Given problem
Copy out, unchanged, every line from the start of the records to the line that contains "100 mm long.", and stop there.
-- begin Recorded information --
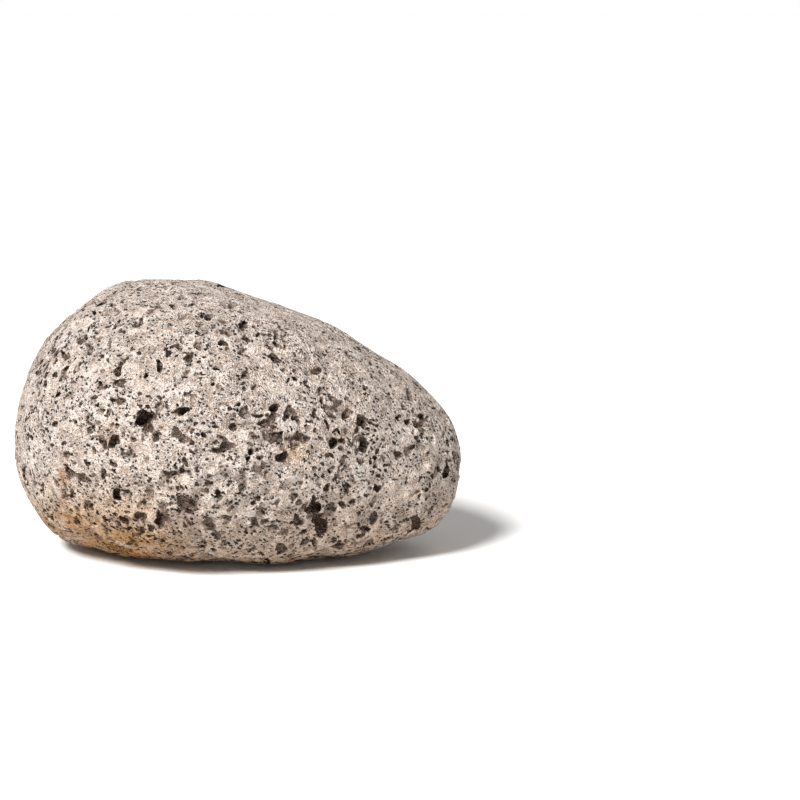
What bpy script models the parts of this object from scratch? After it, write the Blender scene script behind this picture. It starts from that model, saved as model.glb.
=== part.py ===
"""A natural pumice stone: one rounded, water-worn piece of rock foam, about 100 mm long.

The stone is modelled in metres at its real size, +Z up. It rests on a small worn flat, and its origin
is under the middle of its bounding box, on the surface that it stands on. +X runs along the stone
towards its low, narrow end, and -Y is the broad face that the hand-placed hollows belong to.

The worn skin is a stretched sphere whose height and depth follow a few driving sizes along the length.
Burst gas bubbles are then cut out of it: the large ones of the broad face where they lie on the stone,
and others of the same kind scattered over the rest.
"""

import math

import bmesh
import bpy
import numpy as np
from mathutils import Matrix, Vector
from mathutils.bvhtree import BVHTree

MM = 0.001

# Driving dimensions, in millimetres. Each row gives the value at nine equal steps along the length,
# from the blunt end at -X to the low end at +X. Heights and reaches are those of a full round, which
# narrows to the end points as a circle does.
HALF_LENGTH = 49.8
MIDDLE_HEIGHT = (23.5, 28.3, 29.5, 29.6, 28.3, 26.5, 24.4, 21.6, 18.8)
HALF_HEIGHT = (48.5, 39.8, 35.9, 32.8, 30.5, 29.3, 29.2, 29.0, 35.0)
FRONT_REACH = (43.0, 39.5, 38.5, 38.4, 37.5, 35.5, 33.0, 31.0, 30.0)
BACK_REACH = (36.0, 36.5, 37.5, 38.2, 38.5, 38.0, 36.0, 32.0, 29.0)

# How much wider the stone is below its middle than above it, and how full its shoulders are.
BELLY = 0.10
SHOULDER = 0.035
# The worn flat that the stone rests on blends into the underside over this height.
BASE_BLEND = 0.7

# Gentle swells left by the wear: (height, wavelength) in millimetres.
SWELLS = ((0.40, 52.0), (0.35, 38.0), (0.30, 30.0), (0.20, 21.0), (0.16, 16.0), (0.12, 13.0))
SWELL_SEED = 11

# The skin's cells along each edge of the cube that is blown up to a sphere.
SKIN_CELLS = 12

# Where the broad face is seen from: the sight line's slope, the point above the floor that it aims
# at, and the eye's distance from that point.
SIGHT_ELEVATION = math.radians(10.0)
SIGHT_AIM = (36.6, 33.6)
SIGHT_DISTANCE = 510.0
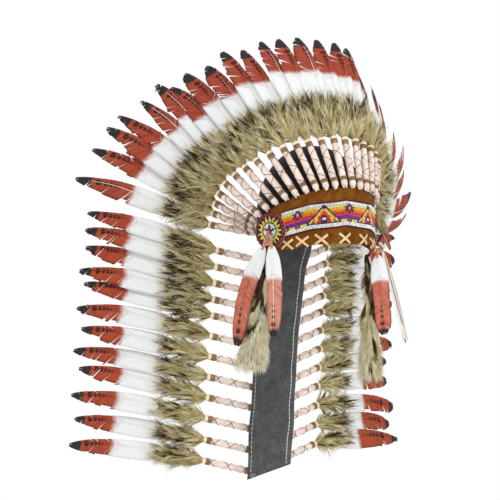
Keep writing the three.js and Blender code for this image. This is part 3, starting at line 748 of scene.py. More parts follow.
def fur_piece(p, seed, hairs):
    r = np.random.default_rng(seed + 500)
    bag = Bag()
    rings = []
    slim = p.name.startswith("trailer_plume_left")
    wide = 25.0 if slim else min(32.0, p.fur_wide * (1.16 if p.name.startswith("trailer") else 1.30))
    deep = min(27.0, wide)
    far = 1.14 if slim else 1.0
    for s, kw in FUR_PROFILE:
        c, d, w, n = (x[0] for x in p.at(SLEEVE + s * far))
        rings.append(section_ring(c, w, n, wide * kw * 0.74, deep * kw * 0.70, 10))
    loft(bag, rings)
    bag.uv[-1][:] = (0.1, 0.34)
    k = hairs
    out_s = -2.0 + 68 * r.random(k) ** 0.95
    s = SLEEVE + out_s * far
    t = 2 * np.pi * r.random(k)
    c, d, w, n = p.at(s)
    kw = np.interp(out_s, FUR_PROFILE[:, 0], FUR_PROFILE[:, 1])
    out = w * np.cos(t)[:, None] + n * np.sin(t)[:, None]
    root = c + w * (np.cos(t) * wide * kw * 0.35)[:, None] + n * (np.sin(t) * deep * kw * 0.33)[:, None]
    # hairs lie in locks that share a lean and a tint
    cells = (15, 8)
    lock = (np.floor(t / (2 * np.pi) * cells[0]) + cells[0] * np.floor((out_s + 2) / 9.5)).astype(int)
    count = cells[0] * cells[1]
    lean = r.normal(size=(count, 3)) * 0.16
    # more dark locks towards the outer end: painted shade in the clumps and between overlapping tufts
    row_shade_share = np.interp(np.repeat(np.arange(cells[1]), cells[0]), [0, 1, 3, 7], [0.05, 0.12, 0.36, 0.46])
    tone = lock_tones(r, count, row_shade_share)
    spread = (0.20 + 0.26 * r.random(k)) * (0.75 if slim else (0.86 if p.name.startswith("trailer") else 1.0)) * np.interp(out_s, [0, 8, 20, 40, 62], [1.9, 1.6, 1.15, 0.95, 0.8])
    way = unit(d + out * spread[:, None] + lean[lock] + r.normal(size=(k, 3)) * 0.035)
    bend = -out * (0.10 + 0.18 * r.random(k))[:, None] + lean[lock] * 1.1 + np.array([0, 0, -0.05])
    length = (17 + 16 * r.random(k)) * np.interp(out_s, [0, 20, 62], [0.95, 1.1, 0.95])
    width = 0.34 + 0.30 * r.random(k)
    tint = np.clip(tone[lock] + 0.07 * r.normal(size=k), 0, 1)
    stray = r.random(k) < 0.04
    tint[stray] = 0.9
    strands(bag, root, way, bend, length, width, tint)
    return bag.make(p.name + "_fur", [M_FUR])


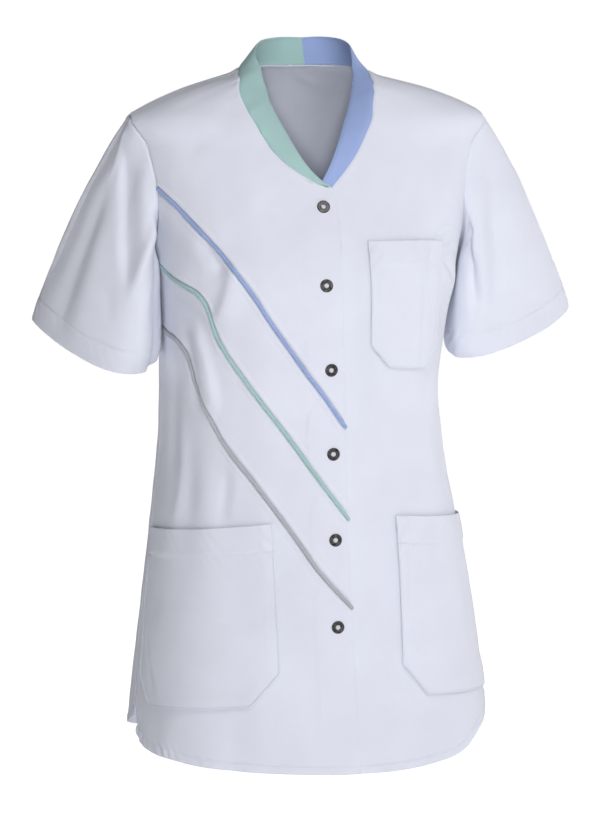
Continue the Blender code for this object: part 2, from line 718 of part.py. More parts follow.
def sleeve(name, row):
    """A sleeve from the armhole to its hem, as rings that widen and turn outwards."""
    side, cap_reach = row[0], row[-1]
    hem_outer, hem_front, hem_under, hem_back = (np.array(place) for place in row[1:-1])
    front = along(ARMHOLE_FRONT, ARMHOLE_ROWS)
    back = along(ARMHOLE_BACK, ARMHOLE_ROWS)[::-1]
    loop = np.r_[front, back[1:-1]]
    count = len(loop)
    turn = 2 * math.pi * np.arange(count) / count
    under = ease(1 - (1 + np.cos(turn)) / 2 / UNDERARM_SHARE)
    start = cloth(side * loop[:, 0], loop[:, 1], OVERLAP_LIFT * under)[0] * (side, 1, 1)
    reach = np.cos(turn)[:, None]
    forward = np.sin(turn)[:, None]
    middle = (hem_outer + hem_front + hem_under + hem_back) / 4
    half = (hem_outer - hem_under) / 2
    depth = (hem_front - hem_back) / 2
    corner = (hem_outer + hem_under - hem_front - hem_back) / 4
    end = middle + reach * half + forward * depth + np.cos(2 * turn)[:, None] * corner
    axis = np.cross(half, depth)
    axis *= -np.sign(axis[2]) / np.linalg.norm(axis)
    lift = (1 + reach) / 2
    first = lift * np.array((CAP_LIFT[0], 0, CAP_LIFT[1])) + (1 - lift) * np.array(
        (UNDERARM_RUN[0], 0, UNDERARM_RUN[1])
    )
    first = first + forward * np.array((0, -FORWARD_FLARE, 0))
    first /= np.linalg.norm(first, axis=1, keepdims=True)
    t = np.linspace(0, 1, SLEEVE_ROWS + 1)[:, None, None]
    length = cap_reach * (UNDERARM_REACH_SHARE + (1 - UNDERARM_REACH_SHARE) * lift)
    rings = (
        (2 * t**3 - 3 * t**2 + 1) * start
        + (t**3 - 2 * t**2 + t) * length * first
        + (3 * t**2 - 2 * t**3) * end
        + (t**3 - t**2) * HEM_REACH * axis
    )
    rings[0] += first * SLEEVE_GAP
    around = np.roll(rings, -1, 1) - np.roll(rings, 1, 1)
    down = np.gradient(rings, axis=0)
    out = np.cross(down, around)
    out /= np.linalg.norm(out, axis=-1, keepdims=True)
    if ((out[-1] * (rings[-1] - middle)).sum()) < 0:
        out = -out
    degrees = np.degrees(turn)[None, :]
    arc = SLEEVE_GIRTH / 360
    share = t[..., 0]
    folds = np.zeros(rings.shape[:2])
    for fold_side, round_1, along_1, round_2, along_2, width, height in SLEEVE_FOLDS:
        if fold_side != side:
            continue
        away, place = fold_distance(
            degrees * arc, share * SLEEVE_LENGTH,
            round_1 * arc, along_1 * SLEEVE_LENGTH, round_2 * arc, along_2 * SLEEVE_LENGTH,
        )
        folds += height * swell(place) * np.exp(-((away / width) ** 2))
    folds *= ease(share / SLEEVE_FOLD_START)
    outer = rings + out * folds[..., None]
    inner = outer - out * WALL
    flip = np.array((side, 1, 1))
    return wall(name, inner * flip, outer * flip, material(name, WHITE, 0.75), closed=True)


def neck_seam(front, first_row, back, side):
    """Inner-face points of the neck seam, from the closure over the shoulder to the back seam."""
    edge = -1 if side < 0 else 0
    points = list(front.inner[first_row:, edge])
    angles = list(abs(front.grid[first_row:, edge, 0]))
    neck = back.inner[-1, BACK_SHOULDER_COLUMNS : BACK_SHOULDER_COLUMNS + BACK_NECK_COLUMNS + 1]
    turns = back.grid[-1, BACK_SHOULDER_COLUMNS : BACK_SHOULDER_COLUMNS + BACK_NECK_COLUMNS + 1, 0]
    last = BAND_BACK_ANGLE
    if side < 0:
        neck, turns, last = neck[::-1], 360 - turns[::-1], 360 - BAND_BACK_ANGLE
    for k in range(1, len(turns)):
        if turns[k] < last - 1:
            points.append(neck[k])
            angles.append(turns[k])
    share = (last - turns[turns < last].max()) / (turns[1] - turns[0])
    before = np.searchsorted(turns, last) - 1
    points.append(neck[before] + (neck[before + 1] - neck[before]) * share)
    angles.append(last)
    steps = np.linspace(0, len(points) - 1, (len(points) - 1) * BAND_SPLIT + 1)
    places = np.arange(len(points))
    split = [np.interp(steps, places, np.array(points)[:, k]) for k in range(3)]
    return np.transpose(split), np.interp(steps, places, angles)


def neck_band(name, side, colour, seam, angles):
    """Half of the neck band, from the closure round to the seam behind the neck."""
    edge_name = "edge_x_right" if side < 0 else "edge_x_left"
    names = (edge_name, "edge_y", "edge_height", "out")
    values = np.transpose([column(BAND, BAND_COLUMNS_OF_TABLE, n) for n in names])
    behind = 90 + (angles - 90) * 90 / (angles[-1] - 90)
    places = np.where(angles > 90, behind, angles)
    places[0] = BAND[0][0]
    rows = smooth(column(BAND, BAND_COLUMNS_OF_TABLE, "angle"), values, places)
    edge = rows[:, :3]
    run = edge - seam
    along_seam = np.gradient(seam, axis=0)
    along_seam /= np.linalg.norm(along_seam, axis=1, keepdims=True)
    square = run - (run * along_seam).sum(1, keepdims=True) * along_seam
    start = seam + square / np.linalg.norm(square, axis=1, keepdims=True) * BAND_GAP
    across = np.linspace(0, 1, BAND_ROWS + 1)[:, None, None]
    grid = start[None] * (1 - across) + edge[None] * across
    around = np.gradient(grid, axis=1)
    around[:, -1] = (-side, 0, 0)
    normal = np.cross(around, np.broadcast_to(run, grid.shape))
    normal /= np.linalg.norm(normal, axis=-1, keepdims=True)
    if normal[-1, -1, 1] < 0:
        normal = -normal
    outer = grid + normal * rows[:, 3][None, :, None]
    inner = outer - normal * BAND_WALL
    for face in (outer, inner):
        for rim, beside, gap in ((0, 1, BAND_TRIM if side > 0 else SEAM), (-1, -2, SEAM)):
            inward = face[:, beside] - face[:, rim]
            face[:, rim] += inward / np.linalg.norm(inward, axis=-1, keepdims=True) * gap
    return wall(name, inner, outer, material(name, colour, 0.7))


def piping(name, lower, upper, colour, hidden=0):
    """A rounded strip on the seam between two pieces, made from their points moved out."""
    half = PIPING_WIDTH / 2
    strips = []
    for rim, beyond in ((lower.outer[-1], lower.outer[-2]), (upper.outer[0], upper.outer[1])):
        run = beyond - rim
        strips.append(rim + run / np.linalg.norm(run, axis=-1, keepdims=True) * half)
    seam = (lower.outer[-1] + upper.outer[0]) / 2
    normal = lower.normal[-1] + upper.normal[0]
    normal /= np.linalg.norm(normal, axis=-1, keepdims=True)
    base = np.stack([strips[0], seam, strips[1]])
    inner = base + normal[None] * PIPING_SEAT
    height = np.array((PIPING_SHOULDER, 1.0, PIPING_SHOULDER))[:, None, None] * PIPING_HEIGHT
    outer = inner + normal[None] * height
    for face in (inner, outer):
        face[:, hidden] += (face[:, hidden + 1] - face[:, hidden]) * PIPING_START
    return wall(name, inner[:, hidden:], outer[:, hidden:], material(name, colour, 0.6))


def pocket(row, panels):
    """A patch pocket over a panel, with its lower corners cut off and a little fullness."""
    name, top_inner, top_outer, low_inner, low_outer, chamfer, rise, across, down = row
    top_inner, top_outer, low_inner, low_outer = map(
        np.array, (top_inner, top_outer, low_inner, low_outer)
    )
    top = top_inner + (top_outer - top_inner) * np.linspace(0, 1, across + 1)[:, None]
    side_inner = top_inner + (low_inner - top_inner) * (1 - rise)
    side_outer = top_outer + (low_outer - top_outer) * (1 - rise)
    bottom_inner = low_inner + (low_outer - low_inner) * chamfer
    bottom_outer = low_outer + (low_inner - low_outer) * chamfer
    cut = POCKET_CHAMFER_CELLS
    knots = [0, cut, across - cut, across]
    corners = np.array([side_inner, bottom_inner, bottom_outer, side_outer])
    places = np.arange(across + 1)
    low = np.stack([np.interp(places, knots, corners[:, k]) for k in range(2)], -1)
    share = np.linspace(0, 1, down + 1)[:, None]
    inner_side = side_inner * (1 - share) + top_inner * share
    outer_side = side_outer * (1 - share) + top_outer * share
    grid = coons(low, top, inner_side, outer_side)
    points = np.empty((*grid.shape[:2], 3))
    normals = np.empty_like(points)
    for k in np.ndindex(grid.shape[:2]):
        found = [panel for panel in panels if holds(panel, *grid[k])]
        points[k], normals[k] = (found or panels[:1])[0].on_face(*grid[k])
    u = np.linspace(0, 1, across + 1)[None, :]
    v = np.linspace(0, 1, down + 1)[:, None]
    full = POCKET_FULLNESS * (4 * u * (1 - u)) ** 0.5 * ease(v / POCKET_FULL_FROM)
    lift = POCKET_GAP + full
    inner = points + normals * lift[..., None]
    outer = inner + normals * WALL
    return wall(name, inner, outer, material(name, WHITE, 0.75))


def holds(panel, angle, height):
    """Whether a place lies on a panel's grid."""
    _, weights = panel.locate(angle, height)
    return weights.min() >= -1e-6


def ring(name, centre, normal, radius, hole, height, steps, colour):
    """A turned metal ring that lies on the cloth, its upper side rounded."""
    profile = [(hole + (radius - hole) * out, height * up) for out, up in RING_PROFILE]
    right = np.cross((0, 0, 1), normal)
    right /= np.linalg.norm(right)
    front = np.cross(normal, right)
    points = []
    for k in range(steps):
        turn = 2 * math.pi * k / steps
        spoke = math.cos(turn) * right + math.sin(turn) * front
        points += [centre + spoke * r + normal * h for r, h in profile]
    size = len(profile)
    faces = []
    for k in range(steps):
        here, there = k * size, (k + 1) % steps * size
        for j in range(size):
            after = (j + 1) % size
            faces += two_triangles(here + j, here + after, there + after, there + j)
    return mesh_object(name, points, faces, material(name, colour, 0.35, 1.0))


def snaps(right_panels, left):
    """Ring snaps on the right front, each with its ring on the left front's inner side."""
    for number, (height, distance) in enumerate(SNAPS, 1):
        angle = float(angle_at(np.array([distance]), np.array([height]))[0])
        panel = next(p for p in right_panels if holds(p, angle, height))
        point, normal = panel.on_face(angle, height)
        ring(f"snap_{number}", point + normal * SNAP_GAP, normal, SNAP_RADIUS, SNAP_HOLE,
             SNAP_HEIGHT, SNAP_STEPS, DARK_METAL)
        point, normal = left.on_face(angle, height)
        under = point - normal * (WALL + SNAP_GAP)
        ring(f"snap_back_{number}", under, -normal, SNAP_BACK_RADIUS, SNAP_HOLE,
             SNAP_BACK_HEIGHT, SNAP_BACK_STEPS, DARK_METAL)


def main():
    for old in list(bpy.data.objects):
        bpy.data.objects.remove(old)
    rights = right_front_panels()
    left = left_front_panel()
    back = back_panel()
    for panel in (*rights, left, back):
        panel.build()
    sleeve("sleeve_right", SLEEVES[0])
    sleeve("sleeve_left", SLEEVES[1])
    neck_band("band_right", -1, MINT, *neck_seam(rights[0], FRONT_EDGE_ROWS, back, -1))
    neck_band("band_left", 1, BLUE, *neck_seam(left, SIDE_ROWS_LOW + SIDE_ROWS_HIGH + 1, back, 1))
    piping("piping_blue", rights[1], rights[0], BLUE)
    piping("piping_mint", rights[2], rights[1], MINT, hidden=1)
    piping("piping_grey", rights[3], rights[2], GREY)
    pocket(POCKETS[0], [left])
    pocket(POCKETS[1], [rights[3], rights[2]])
    pocket(POCKETS[2], [left])
    snaps(rights, left)


main()
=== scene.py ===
"""The looks of the work tunic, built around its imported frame.

Every cut piece of cloth is a thin shell on the form of its solid: the same level sections and cut
lines, with finer folds, turned hems, grooved seams and stitches. Metres, +Z up, the front faces -Y
and the wearer's left is +X.
"""

import math

import bpy
import numpy as np
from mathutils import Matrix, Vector


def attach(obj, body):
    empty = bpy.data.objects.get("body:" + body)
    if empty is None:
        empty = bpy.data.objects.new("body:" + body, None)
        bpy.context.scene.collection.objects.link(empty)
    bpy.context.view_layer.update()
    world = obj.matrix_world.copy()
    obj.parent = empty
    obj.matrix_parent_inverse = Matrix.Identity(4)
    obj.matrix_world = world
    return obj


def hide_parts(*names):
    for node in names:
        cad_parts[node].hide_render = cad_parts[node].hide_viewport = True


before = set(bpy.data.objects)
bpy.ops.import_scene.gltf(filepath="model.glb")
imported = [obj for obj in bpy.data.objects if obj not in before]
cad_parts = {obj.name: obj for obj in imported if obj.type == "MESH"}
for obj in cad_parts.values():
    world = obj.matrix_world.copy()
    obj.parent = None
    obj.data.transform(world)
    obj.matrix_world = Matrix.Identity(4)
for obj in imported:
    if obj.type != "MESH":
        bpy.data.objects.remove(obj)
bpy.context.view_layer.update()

# Cloth: how far its outer face stands over the figure, its thickness, and a turned edge's
WALL = 0.0012
PROUD = 0.0011
CLOTH = 0.0007
TURNED = 0.0008
# The right front rises onto the left one: how far, and between which angles
OVERLAP_LIFT = WALL + 0.0010
LIFT_START = -32.0
LIFT_END = -20.0
# The left front goes on under the right one
UNDERLAP = 0.019
UNDERLAP_HEM = -0.7195
UNDERLAP_DROP = 0.004
# The shoulders sink beside the neck: how far, over what height, and where round the figure
NECK_DIP = 0.0045
NECK_DIP_REACH = 0.0085
NECK_DIP_ANGLE = 84
NECK_DIP_SPREAD = 30
# Sizes of the grids' cells, and how many points the cut lines have
CELL = 0.0030
FRONT_CELL = 0.0025
BACK_CELL = 0.0033
LINE_POINTS = 120
SIDE_POINTS = 160
CLOSURE_POINTS = 60
BAND_FRONT_POINTS = 110
BAND_BACK_POINTS = 56
# Fine steps from a piece's edge, and about a stitched groove
EDGE_STEPS = (0.0004, 0.0009, 0.0016, 0.0023, 0.0027, 0.0032)
GROOVE_STEPS = (-0.0022, -0.0012, -0.0006, 0.0, 0.0006, 0.0012, 0.0024)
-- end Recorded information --
Result
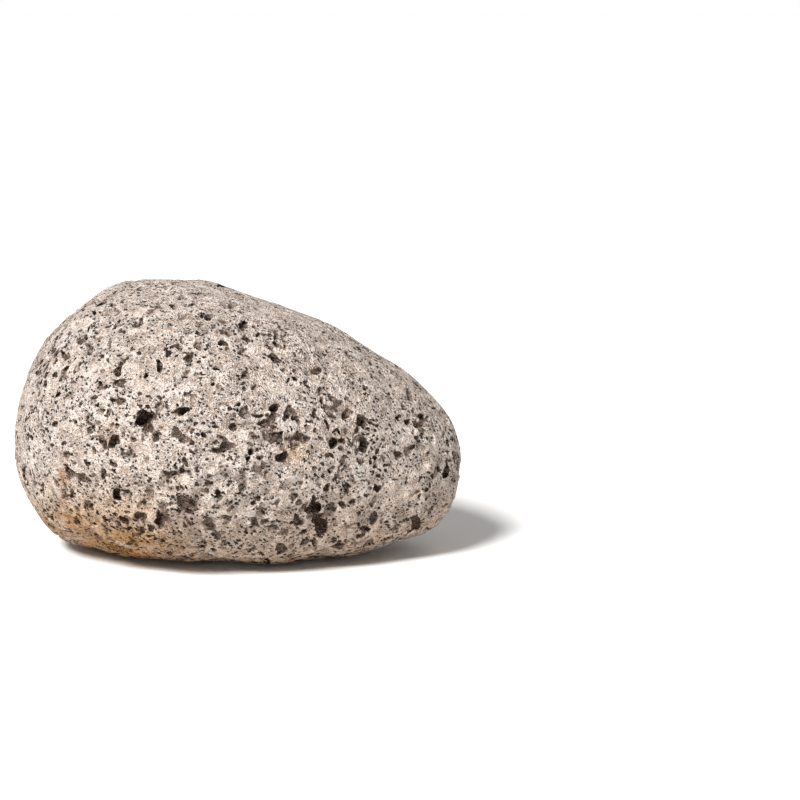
What bpy script models the parts of this object from scratch? After it, write the Blender scene script behind this picture. It starts from that model, saved as model.glb.
=== part.py ===
"""A natural pumice stone: one rounded, water-worn piece of rock foam, about 100 mm long.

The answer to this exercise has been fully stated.